A significant portion of his address focused on his novel ‘Unspoken’, which explores the rarely discussed issue of male child molestation. Emecheta described the work as an attempt to challenge societal silence and stigma surrounding abuse against boys across cultural and socio economic divides.
“We cannot build a just society by ignoring the trauma carried by male survivors,” he said. “Their stories matter, and so does their healing.”
Also contributing to the conference discourse was Mmaduabuchi Udenwa, PhD, who presented a paper on ‘Climate Fiction and Eco-Literature’. He examined the growing relevance of literature in interrogating environmental degradation, climate anxiety and ecological injustice, particularly in the Global South.

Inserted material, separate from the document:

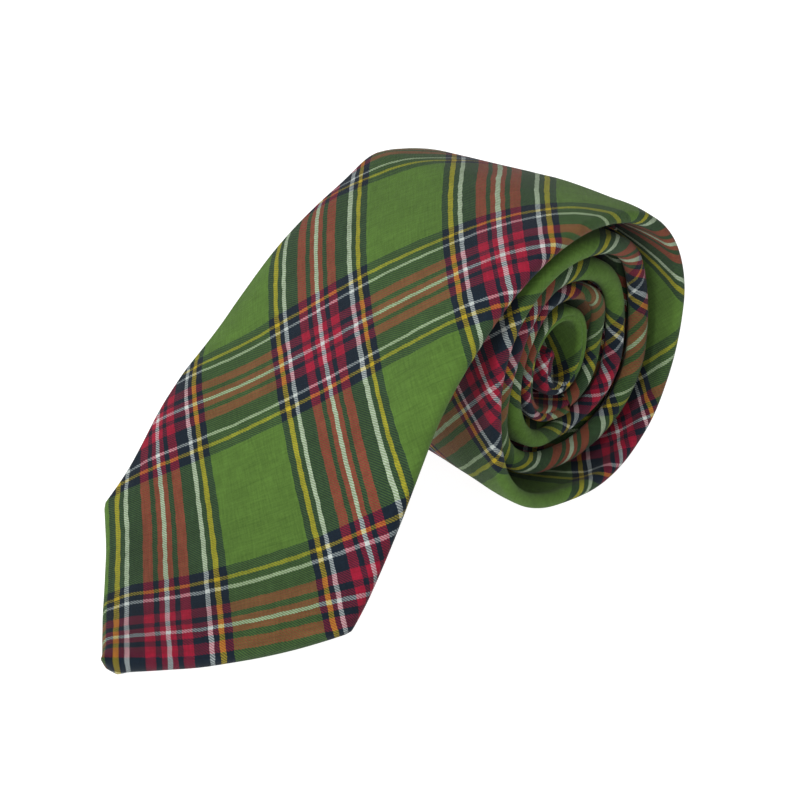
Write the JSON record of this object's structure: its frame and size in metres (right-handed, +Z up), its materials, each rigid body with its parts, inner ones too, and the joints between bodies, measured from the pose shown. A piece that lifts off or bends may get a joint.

Udenwa argued that climate fiction offers writers an imaginative framework to engage present ecological crises rather than distant speculative futures.
“Eco-literature allows writers to document ecological trauma, resistance and survival,” he said, adding that African writers must foreground indigenous knowledge systems and local environmental realities in climate narratives.
The conference featured keynote and lead paper presentations by Professor Austine Amaze Akpuda of Abia State University, Uturu; Professor Sonny Awhefeada, Dean, School of Postgraduate Studies, Delta State University, Abraka and Professor Chike Okoye of Nnamdi Azikiwe University, Awka.
In his remarks, Professor Awhefeada described emergent poetics as a response to contemporary anxieties and aspirations, while Professor Okoye emphasised the need for African scholars to develop indigenous theoretical frameworks rather than rely solely on Western critical paradigms.
Other sessions at the conference addressed digital humanities, migration and refugee narratives, feminist and queer theories, Afrofuturism, translation studies and the impact of globalisation on literary production.
Participants agreed that the ANA–LSN 2025 conference reaffirmed literature’s enduring relevance as a tool for social reflection and intellectual engagement, positioning African writers as critical voices within global cultural conversations.